Já no final, a frase que mais apontou o terreno espinhoso do entre-linhas das experiências apresentadas, talvez tenha sido a de Walter Riedweg ao pontuar que hoje em dia toda instituição artística tem que fazer “política de boa vizinhança” e para isto não hesita em apelar aos artistas, encarregados então de refazer elos sociais da dita vizinhança. Ora, esta declaração, feita somente após uma intervenção da platéia, descortina todo um flanco que está dado no campo da produção artística atual e que ainda é pouco discutido, apontando as complexas relações entre determinantes sócio econômicas, estratégias institucionais e at last but not least, a autonomia da arte! 

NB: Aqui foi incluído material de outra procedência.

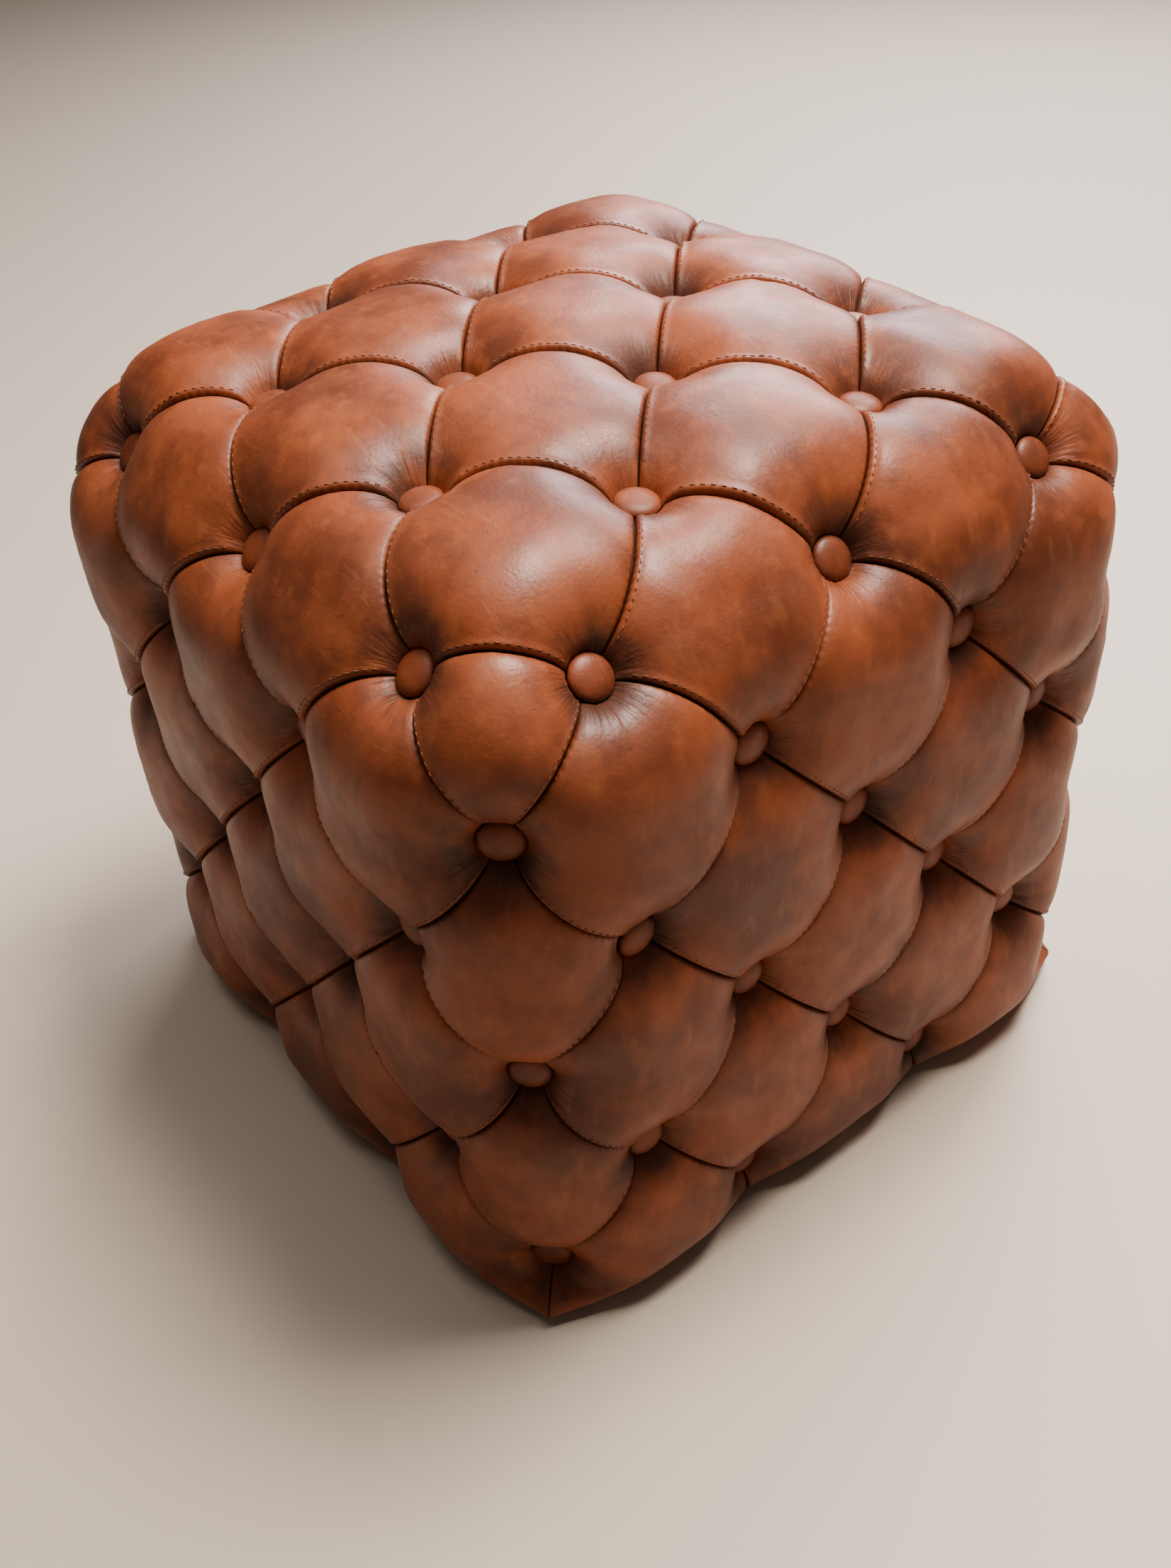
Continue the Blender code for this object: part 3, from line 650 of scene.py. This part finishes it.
def pucker_group():
    """Fine creases that run out from each button, the gathers along a stitched seam, and where shade is
    painted in a seam's crease.
    """
    group, _, result = new_group(
        "gathers", [], [("Height", "Float", None), ("Seam Shade Mask", "Float", None)]
    )
    offset = add_node(group, "Attribute", attribute_name="from_button").outputs["Vector"]
    pucker = add_node(group, "Attribute", attribute_name="pucker").outputs["Fac"]
    seam = add_node(group, "Attribute", attribute_name="seam").outputs["Vector"]
    parts = add_node(group, "SeparateXYZ")
    link(group, offset, parts.inputs[0])
    angle = arithmetic(group, "ARCTAN2", parts.outputs[1], parts.outputs[0])
    away = parts.outputs[2]
    creases_round = 6.5
    creases_along = 60.0
    ring = add_node(group, "CombineXYZ")
    for socket, turned in zip(ring.inputs, ("COSINE", "SINE")):
        link(group, arithmetic(group, "MULTIPLY", arithmetic(group, turned, angle), creases_round), socket)
    link(group, arithmetic(group, "MULTIPLY", away, creases_along), ring.inputs[2])
    place = add_node(group, "TexCoord").outputs["Object"]
    rays = add_node(group, "TexNoise", noise_dimensions="4D", in_Scale=1.0, in_Detail=3.0)
    link(group, ring.outputs[0], rays.inputs["Vector"])
    link(group, noise_at(group, place, 8.0, 0.0), rays.inputs["W"])
    lines = ramp(group, rays.outputs["Fac"], 0.35, 0.65)
    strength = ramp(group, pucker, 0.1, 0.75)
    height = arithmetic(group, "MULTIPLY", lines, strength)
    seam_parts = add_node(group, "SeparateXYZ")
    link(group, seam, seam_parts.inputs[0])
    to_seam, along, rise = seam_parts.outputs
    beat = arithmetic(group, "SINE", arithmetic(group, "MULTIPLY", along, 2 * math.pi / STITCH_PITCH))
    near_seam = ramp(group, to_seam, 0.0, 3.6 * MM, 1.0, 0.0)
    gathers = arithmetic(group, "MULTIPLY", beat, near_seam)
    gathers = arithmetic(group, "MULTIPLY", gathers, ramp(group, rise, 0.6, 0.85))
    height = arithmetic(group, "MULTIPLY_ADD", gathers, 0.35, height)
    link(group, height, result.inputs["Height"])
    # Where shade is painted: the first millimetre beside each seam, darkest at the crease
    crease = ramp(group, to_seam, 0.0, 0.9 * MM, 0.92, 0.0)
    link(group, crease, result.inputs["Seam Shade Mask"])
    return group


def new_material(name, roughness=0.5):
    made = bpy.data.materials.new(name)
    made.use_nodes = True
    shader = made.node_tree.nodes["Principled BSDF"]
    shader.inputs["Roughness"].default_value = roughness
    return made, made.node_tree, shader


def place_group(tree, group):
    made = tree.nodes.new("ShaderNodeGroup")
    made.node_tree = group
    return made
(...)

Perigos de instrumentalização mas também oportunismos de produtores culturais podem fazer do famoso campo do social um nicho rentável para os artistas, e o desejo de encontro com o real fica muito perto de se tornar uma fórmula anulando qualquer singularidade, como colocado por Agamben3. Afinal, como pergunta que não quer calar, quando é que se espera que o artista refaça os laços sociais4 em torno de uma galeria de arte no bairro do Leblon do Rio de Janeiro?  

Na delicada adequação entre métodos etnográficos e investigações artísticas, um bom meio para evitar os perigos citados é aquele oferecido pela adoção de uma distância crítica, por mais complexo que seja atingi-la. Hal Foster reconhece que ela se tornou mítica e pergunta-se por fim se ainda pode existir. Emergem daí conclusões que ligam de forma mais nítida as grandes cadeias que atravessam nossa tese:  

        "Hoje as políticas culturais, tanto de esquerda quanto de direita, parecem bloqueadas nesse impasse. A esquerda geralmente se identifica sobremaneira com o outro enquanto vítima, o que o encerra numa hierarquia de sofrimento na qual aquele que é infeliz não pode realmente fazer o mal. Quanto à direita, ela geralmente se desidentifica ainda mais com o outro que ela rejeita enquanto vítima e explora essa desidentificação a fim de construir uma solidariedade política baseada no medo e no ódio fantasmagóricos. Diante de tal impasse, depois de tudo, a distância crítica talvez não seja uma idéia tão má assim."

Walter Riedweg apresentou com imagens projetos realizados com Maurício Dias,  Throw em Helsink, Sugar Seekers em Liverpool e, ainda um na Noruega. O artista enfatizou que as questões políticas que perpassam seus trabalhos suscitam para eles fundamentalmente o processo de encontro com o outro, e que é o território interior, que mais interessa suas abordagens, mesmo quando, como em Sugar Seeekers, as pessoas enfocadas tenham uma relação grave com os territórios para onde imigraram. Walter mostra como desloca o problema do “exótico” ao privilegiar o mundo dos sentimentos, do processo de encontro com o outro, sem pretender anular os conflitos inerentes. O artista de certa forma reforça a fala presente no documentário Mau Wal – encontros traduzidos – sobre o percurso da dupla Maurício & Walter5, de que “apresentam histórias e não fatos”. 

De modo geral a mesa propiciou um rebatimento da mesa anterior, problematizando com exemplos concretos a fala de Roger Buergel que havia sugerido que novas atuações e mesmo novas incursões profissionais por artistas poderiam ser um caminho para abranger novas platéias para arte contemporânea, incorporando questões do mundo “fora dos museus”. Mas aí, o problema da distância crítica adequada (ou em termos semelhantes em cinema a questão da justa imagem/imagem justa segundo Godard) em trabalhos que buscam deliberadamente o “outro” talvez seja insolúvel.  Certamente seria saudável, para os artistas que incursionam no “real” voltar a fontes como James Clifford6 e ver quais são as “dores e as delícias” do método antropológico.

(1) AMARAL, Aracy A: Arte para quê ? A preocupação social na arte brasileira 1930-1970: subsídios para uma história social da arte no Brasil. São Paulo: Nobel, 1987.
 
(2) Ver: FOSTER, Hal. “Contra o pluralismo.” In: Recodificação, arte, espetáculo, política cultural. São Paulo :  Casa Editorial Paulista, 1996.

(3) ______ The return of the real: L'avant-garde à la fin du siècle. Cambridge, Massachusetts: MIT Press, 1999.

(4) Agamben, Georgio. La Communauté qui vient. Théorie de la singularité quelconque. Paris : Ed. Du Seuil. 1996.A respeito desta discussão na França, com alguns exemplos brasileiros ver: Henri-Pierre Jeudy, Les usages sociaux de l’art. Paris: Circé, 1999.
 
(5) Mau Wal, encontros traduzidos. Direção de Fabiana Werneck e Marco del Fiol, 2002.

(6) Ver: “An ethnographer in the field. James Clifford interview.” In: Alex Coles (ed). Site-Specificity: The Ethnographic Turn. London: Black Dog Publishing Limited, 2000.